Now is this a bad thing? Not necessarily – as long as there’s enough to build the story. But what constantly frustrated me throughout my watch-though is that the details we do get don’t have the effect we’re looking for. Remember what I said earlier about character development driving the story? We get plenty of character development, but so little of it helps to push the story forward, all up until the final two or three episodes. Other reviewers have exhaustively discussed the details, so I’ll just use one example here. Inari claims that he wants to die (or disappear, if that’s your intended interpretation) no earlier than halfway through the final episode. Wouldn’t a detail so critical to his character development be valuable earlier on? Wouldn’t that help to draw the rebirth and destruction parallels much more strongly between Myoue and himself? We get plenty about his character throughout the show, but critical details that actually drive the story seem to be largely missing.

Now don’t get me wrong, there’s elements of this suspension of details that I do really love in this show. A great example of this might be the purpose of Kurama and Yase’s creation, something that isn’t fully clarified until the second-last episode. But this one is far more cleverly done. Enough hints are given – right from the opening few episodes – of their purpose, hints that are clearly portrayed through character development in the right spots. But my issue lies, again, in importance. Sure, this might be an interesting development, but it really doesn’t help to drive the story forward. As a viewer, I feel as if I’m sent on a variety of interesting but ultimately insignificant side-quests. Some of the really important details are just too obfuscated for me to follow. Again, drawing from a simple example, I didn’t even realize that Myoue and Inari are the same entity until episode 7, which in a 10-episode series, is kind of a shame. Couldn’t we have gotten some more explicit details on a topic that’s so fundamental to the conclusion of this show any earlier?

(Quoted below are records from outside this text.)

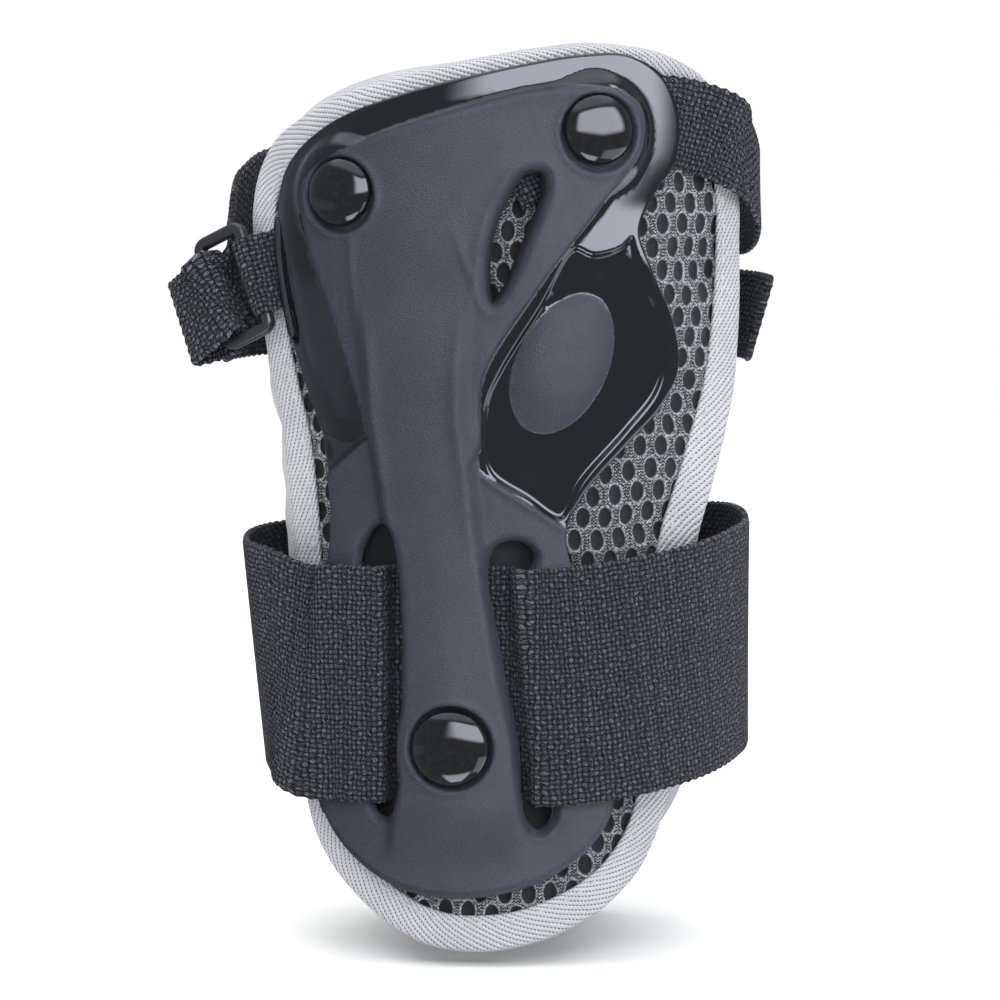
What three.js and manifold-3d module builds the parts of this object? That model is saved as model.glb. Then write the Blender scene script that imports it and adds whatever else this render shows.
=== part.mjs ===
// Palm-side wrist guard, in millimetres. +Z runs to the fingers, -Y is the palm side, and the
// origin is on the forearm's axis at the wrist strap's height.
import * as THREE from "three";
import { mergeVertices } from "three/addons/utils/BufferGeometryUtils.js";
import Module from "manifold-3d";

const wasm = await Module();
wasm.setup();

// Both panels are bent round the arm to one radius, and the palm side bows out over the heel.
const FORM_X = -1;
const FORM_R = 66;
const PALM_FACE = 33;
const DORSAL_FACE = 33;
const BOW = 4;
const BOW_FROM = 28;
const BOW_TO = 132;

// Layers of a padded panel, as heights over its outer face.
const MESH = [-1.2, 0];
const FOAM = [-6.4, -1.5];
const LINING = [-7.8, -6.7];
const BINDING_WIDTH = 8;
const BINDING_THICK = 0.8;
const BINDING_GAP = 0.6;
const TAPE_SWELL = 0.32;

// The moulded plate.
const PLATE_UNDER = 1.9;
const PLATE_GLOSS = 4.9;
const PLATE_MATTE = 6.5;
const RIB_TOP = 8.9;
const POCKET_TOP = 3.5;
const RELIEF_TOP = 3.6;
const RIVETS = [
  { name: "upper_left", x: -33.3, z: 99.2, cap: 14.2, seat: PLATE_MATTE, floor: 5.2 },
  { name: "upper_right", x: 20.4, z: 112.1, cap: 14.8, seat: PLATE_MATTE, floor: 5.2 },
  { name: "lower", x: -10.4, z: -15.6, cap: 16.4, seat: RIB_TOP, floor: 7.4 },
];
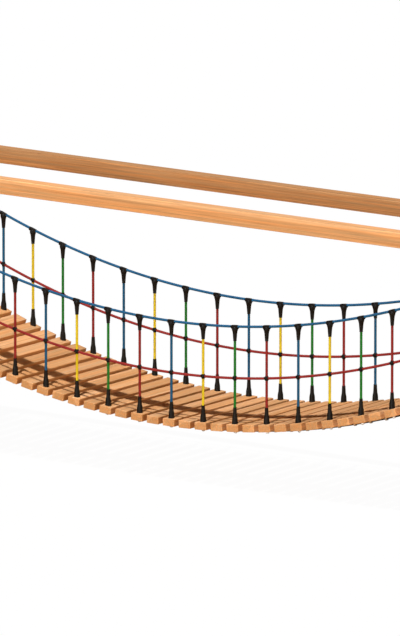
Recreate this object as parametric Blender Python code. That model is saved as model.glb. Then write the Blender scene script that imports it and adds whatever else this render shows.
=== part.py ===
# Rope suspension footbridge: a sagging plank deck with rope railings, hung between four timber posts.
# Metres, +Z up. X runs along the bridge and Y across it, with the near side at -Y and the ground at Z = 0.
import math

import bmesh
import bpy
from mathutils import Matrix, Vector

# Driving dimensions of the deck and the frame
ROPE_CURVE = 6.30             # catenary constant that the deck, the mid ropes and the handrails share
PLANK_PITCH = 0.140           # measured along the deck's curve
PLANKS_PER_HALF = 16          # planks on each side of the middle one
PLANK_WIDTH = 0.100
PLANK_LENGTH = 1.040
PLANK_THICKNESS = 0.054
PLANK_CHAMFER = 0.004
DECK_LOW = 0.460              # top of the middle plank above the ground
RAIL_SPACING = 0.960          # between the two railings, and between the posts across the bridge
HANDRAIL_HEIGHT = 0.709       # from the deck's curve to the rope's centre
MID_ROPE_HEIGHT = 0.332
BEAM_ABOVE_HANDRAIL = 0.770   # from the handrail's lowest point to the beam's underside
TIMBER = 0.110                # square section of the posts, top beams and sills
TIMBER_CHAMFER = 0.006
BEAM_OVERHANG = 0.080         # past the posts' outer faces
END_GAP = 0.050               # between the last plank's upper edge and the sill

# Ropes and their fittings
ROPE_RADIUS = 0.008
ROPE_SIDES = 8
BEARER_INSET = 0.140          # from the plank ends to the bearer ropes under them
FOOT_HEIGHT = 0.120
FOOT_SHOULDER = 0.055
FOOT_BASE_RADIUS = 0.022
FOOT_SHOULDER_RADIUS = 0.019
CUFF_RADIUS = 0.0108          # narrow end of a foot or a T-connector, around the hanger rope
TEE_DROP = 0.120              # from the handrail's centre down to the T-connector's narrow end
TEE_NECK_DROP = 0.050
TEE_NECK_RADIUS = 0.0135
TEE_TOP_RADIUS = 0.020
SLEEVE_LENGTH = 0.066
SLEEVE_RADIUS = 0.013
CROSS_RADIUS = 0.0135
CROSS_HALF_HEIGHT = 0.0135
PLATE_SIDES = 12
PLATE_RADIUS = 0.030
PLATE_THICKNESS = 0.006
FERRULE_RADIUS = 0.0125
RAILING_FERRULE = 0.040
BEARER_FERRULE = 0.018

CLEARANCE = 0.0003            # between neighbouring solids
BITE = 0.0015                 # how far fused shapes reach into each other

# Worked out from the dimensions above
HALF_RAIL = RAIL_SPACING / 2
HALF_TIMBER = TIMBER / 2
FLAT_SHARE = math.cos(math.pi / ROPE_SIDES)      # a rope's flat against its corner radius
ROPE_FLAT = ROPE_RADIUS * FLAT_SHARE
LAST_ARC = PLANKS_PER_HALF * PLANK_PITCH
LAST_X = ROPE_CURVE * math.asinh(LAST_ARC / ROPE_CURVE)
LAST_EDGE_X = LAST_X + PLANK_WIDTH / 2 * math.cos(math.atan(LAST_ARC / ROPE_CURVE))
POST_FACE_X = LAST_EDGE_X + END_GAP
POST_X = POST_FACE_X + HALF_TIMBER
BEAM_BOTTOM = DECK_LOW + HANDRAIL_HEIGHT + BEAM_ABOVE_HANDRAIL
SIDES = {"near": -1, "far": 1}
ENDS = {"left": -1, "right": 1}

# Colour and roughness of each kind of piece
FRAME_TIMBER = ((0.50, 0.25, 0.10, 1.0), 0.65)
DECK_TIMBER = ((0.62, 0.34, 0.15, 1.0), 0.60)
HANDRAIL = ((0.02, 0.13, 0.30, 1.0), 0.80)
RAILING_NET = ((0.30, 0.03, 0.03, 1.0), 0.80)
BEARER = ((0.02, 0.02, 0.02, 1.0), 0.85)


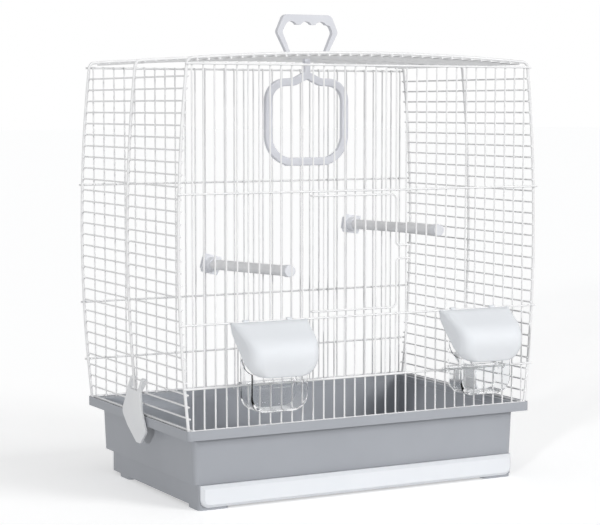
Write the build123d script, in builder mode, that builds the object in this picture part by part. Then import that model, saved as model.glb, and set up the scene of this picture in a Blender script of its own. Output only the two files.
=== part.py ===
from build123d import *
import os
from math import asin, atan, cos, degrees, radians, sin, sqrt

# A small-bird cage: a wire top seated on a plastic tray, with a pull-out drawer, a wire door, two
# outside feeders under hinged hoods, two perches, a swing, a carrying handle and two side latches.
# Millimetres. X runs to the right, Y to the back, Z up. The origin is on the floor, mid cage.

os.makedirs("parts", exist_ok=True)

# Clearances shared by every piece
weld_gap = 0.05
running_gap = 0.08
loose_gap = 0.3

# Wire sizes and spacings
wire_count = 33
wire_end_gap = 5.0
row_pitch = 12.3
row_count = 29
cage_depth = 260.8
wire_r = 0.9
rail_r = 1.1
rail_poke = 1.2
hoop_r = 1.6

# Hoops: bowed posts at the sides and a shallow arch on top
post_half = 205.0
post_bow = 10.3
arch_rise = 7.6
hoop_bend_r = 6.5

# Rails of the front and back panels, counted up from the bottom rail
feeder_sill = 43.0
feeder_head = 107.5
door_head = 239.0

# Tray: a drafted tub over a narrower band that houses the drawer
foot_height = 3.5
band_height = 22.5
tub_height = 56.9
tray_wall = 2.5
tray_floor = 2.5
tub_inset_x = 8.5
tub_inset_y = 8.0
tub_draft = 2.5
tub_corner_r = 5.0
band_inset = 5.0
band_front = 124.0
band_back = 103.0
rim_skirt = 8.4
rim_skirt_wall = 2.0
rim_top = 3.0
rim_lip = 1.6
rim_lip_wall = 1.25
rim_seat_gap = 0.2
rim_corner_r = 4.5
rebate_drop = 7.0
rebate_width = 1.0
rim_slot_y = (-28.5, -21.5)
foot_length = 35.0
foot_width = 28.0
foot_back_y = 71.0
foot_corner_r = 5.0
middle_foot_y = 0.0

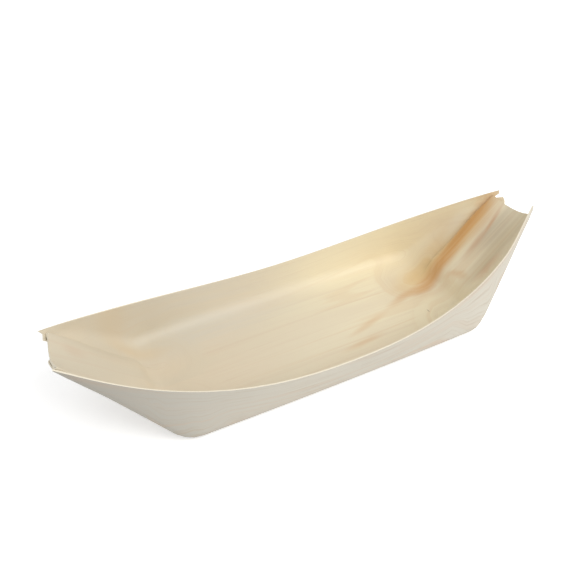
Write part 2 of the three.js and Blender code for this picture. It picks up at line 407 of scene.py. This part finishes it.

Moving on, then, onto my other criticisms of this show, I’ve got to do some commentary on where Toei places their focus. We get a lot of character development on Koto, who is a wonderfully strong character in her own right, but relatively little on her older brother, who I’d argue is the more nuanced of the two. What do I mean by this? It’s temping to see his resolution to continue living (again, last episode) as enough, but I think it’s unsatisfying. Do we ever see him coming to terms with being reborn against his own will into a family that he doesn’t belong to? Are we satisfied with his gift and re-gift of the creation beads, which suggest a grasp that he personally holds on his own life? Or are we content with him living because Koto asked him to? Again, I’m sure there’s way more to his character than this, and perhaps I’m just too dense to see it, but I can’t help but wish that we got more of this developed, in its own anti-chronological order, throughout the show.

In a related topic, I’m also a bit frustrated with the use of some of the show’s characters. There’s obviously the main cast, all of whom directly influence the plot and development of the story, but there’s also a surprising amount of others whom I feel are thrown in just to be forgotten later. Inari’s brother, who seems to appear only for the antagonistic moments? Fushimi and Shouko? Even Danji, whose proximity to Myoue you’d think would offer her some more character development throughout the show? It seems that we get relatively little about all these lesser members of the cast, which really diminished the depth of the fantastical world that they live in.

Finally, I’m going to talk about the art style and its relationship with the story. The story is fanatical – whimsical, mythical, whatever you want to call it. The art is as well. The style foregoes all realism for bright colors, large shapes, and clear motifs. And for the most part, the artstyle fits the story; however, I can’t help but feel that in some places, it doesn’t agree with me. I’ve said this about other shows, but there’s no one place I’d like to pause Kyousou Giga and screengrab it for my desktop background. I can’t quite put my finger on what about it bothers me – possibly that something is literally born out of monk’s idle sketches seems a bit excessive. It seems that most people love the artstyle and I’m in the minority here, but I’m throwing out this opinion in case anyone finds familiarity with it.

I have little else to say and am gratified to have for once limited myself in review length. I wouldn’t rewatch this show for myself, nor can I give it more than a mediocre recommendation for whatever spoiler-nuts may be reading this right now. If you like more than a dash of confusion and some ridiculous fantasy, go for it – if you’re looking for serious plot development through pointed characterization, you may want to look elsewhere.